Given material:
_ _ _ _ _ _ _

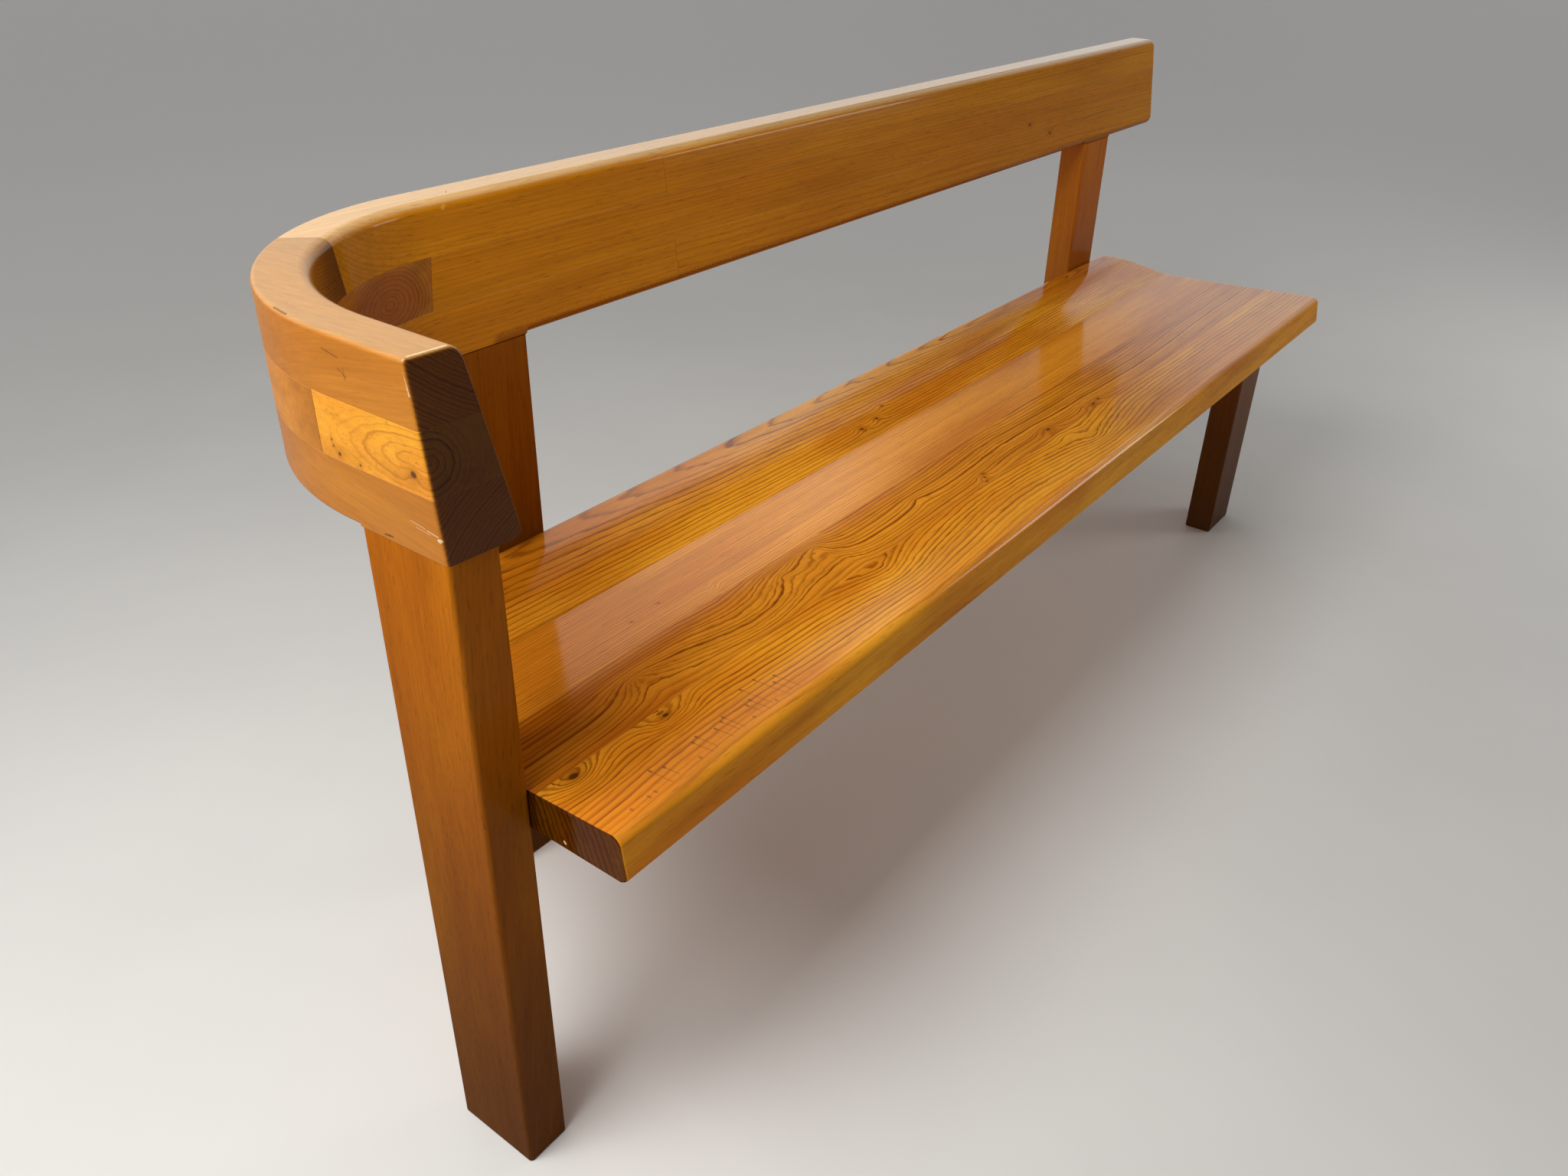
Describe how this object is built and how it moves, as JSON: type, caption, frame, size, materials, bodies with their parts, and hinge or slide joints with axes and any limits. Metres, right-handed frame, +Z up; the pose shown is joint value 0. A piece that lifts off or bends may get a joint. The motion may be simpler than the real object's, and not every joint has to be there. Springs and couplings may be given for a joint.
{
  "type": "corner bench",
  "caption": "Long wooden bench with a hollowed plank seat on upright posts, and a glued back rail that bends round a quarter circle into an arm at the left end.",
  "frame": {"origin": "floor level, below the middle of the bench's overall length and depth", "axes": "+X along the bench, from the arm towards the open right end; +Y towards the back; +Z up"},
  "size_m": [1.98, 0.4869, 0.815],
  "materials": {
    "seat_elm": "glossy varnish",
    "post_elm": "glossy varnish",
    "rail_elm": "glossy varnish",
    "arm_elm": "glossy varnish",
    "pale_elm": "glossy varnish",
    "dark_elm": "glossy varnish",
    "beech_dowel": "bare wood"
  },
  "bodies": {
    "root": {"seat_front_board": "seat_elm", "seat_middle_board": "seat_elm", "seat_hollow_board": "seat_elm", "seat_back_board": "seat_elm", "front_left_post": "post_elm", "back_left_post": "post_elm", "back_right_post": "post_elm", "front_right_leg": "post_elm", "rail_top_long": "rail_elm", "rail_top_curved": "rail_elm", "rail_middle": "rail_elm", "rail_bottom_long": "rail_elm", "rail_bottom_curved": "rail_elm", "corner_middle": "dark_elm", "arm_top": "arm_elm", "arm_middle": "pale_elm", "arm_bottom": "arm_elm", "left_end_dowels": "beech_dowel", "back_left_dowels": "beech_dowel", "back_right_dowels": "beech_dowel"}
  },
  "joints": []
}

_ _ _ _ _ _ _

Given exercise:
Output the data above exactly, please, line for line.

Written answer:
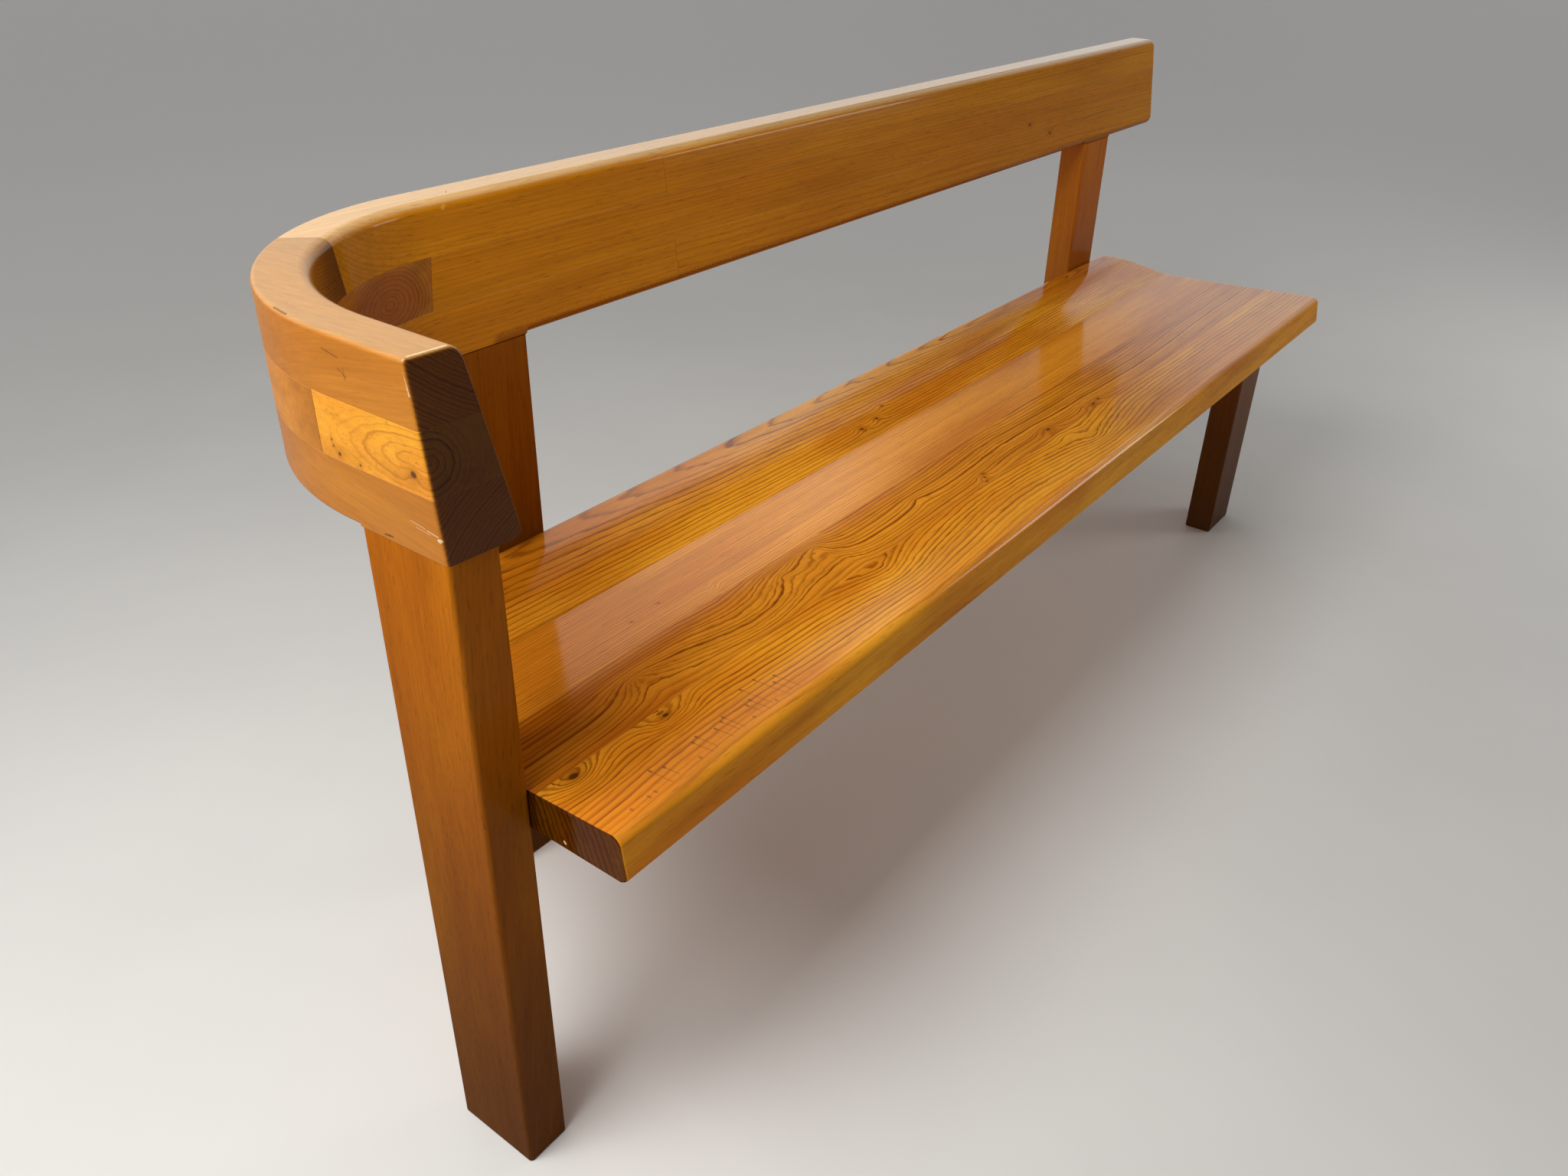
Describe how this object is built and how it moves, as JSON: type, caption, frame, size, materials, bodies with their parts, and hinge or slide joints with axes and any limits. Metres, right-handed frame, +Z up; the pose shown is joint value 0. A piece that lifts off or bends may get a joint. The motion may be simpler than the real object's, and not every joint has to be there. Springs and couplings may be given for a joint.
{
  "type": "corner bench",
  "caption": "Long wooden bench with a hollowed plank seat on upright posts, and a glued back rail that bends round a quarter circle into an arm at the left end.",
  "frame": {"origin": "floor level, below the middle of the bench's overall length and depth", "axes": "+X along the bench, from the arm towards the open right end; +Y towards the back; +Z up"},
  "size_m": [1.98, 0.4869, 0.815],
  "materials": {
    "seat_elm": "glossy varnish",
    "post_elm": "glossy varnish",
    "rail_elm": "glossy varnish",
    "arm_elm": "glossy varnish",
    "pale_elm": "glossy varnish",
    "dark_elm": "glossy varnish",
    "beech_dowel": "bare wood"
  },
  "bodies": {
    "root": {"seat_front_board": "seat_elm", "seat_middle_board": "seat_elm", "seat_hollow_board": "seat_elm", "seat_back_board": "seat_elm", "front_left_post": "post_elm", "back_left_post": "post_elm", "back_right_post": "post_elm", "front_right_leg": "post_elm", "rail_top_long": "rail_elm", "rail_top_curved": "rail_elm", "rail_middle": "rail_elm", "rail_bottom_long": "rail_elm", "rail_bottom_curved": "rail_elm", "corner_middle": "dark_elm", "arm_top": "arm_elm", "arm_middle": "pale_elm", "arm_bottom": "arm_elm", "left_end_dowels": "beech_dowel", "back_left_dowels": "beech_dowel", "back_right_dowels": "beech_dowel"}
  },
  "joints": []
}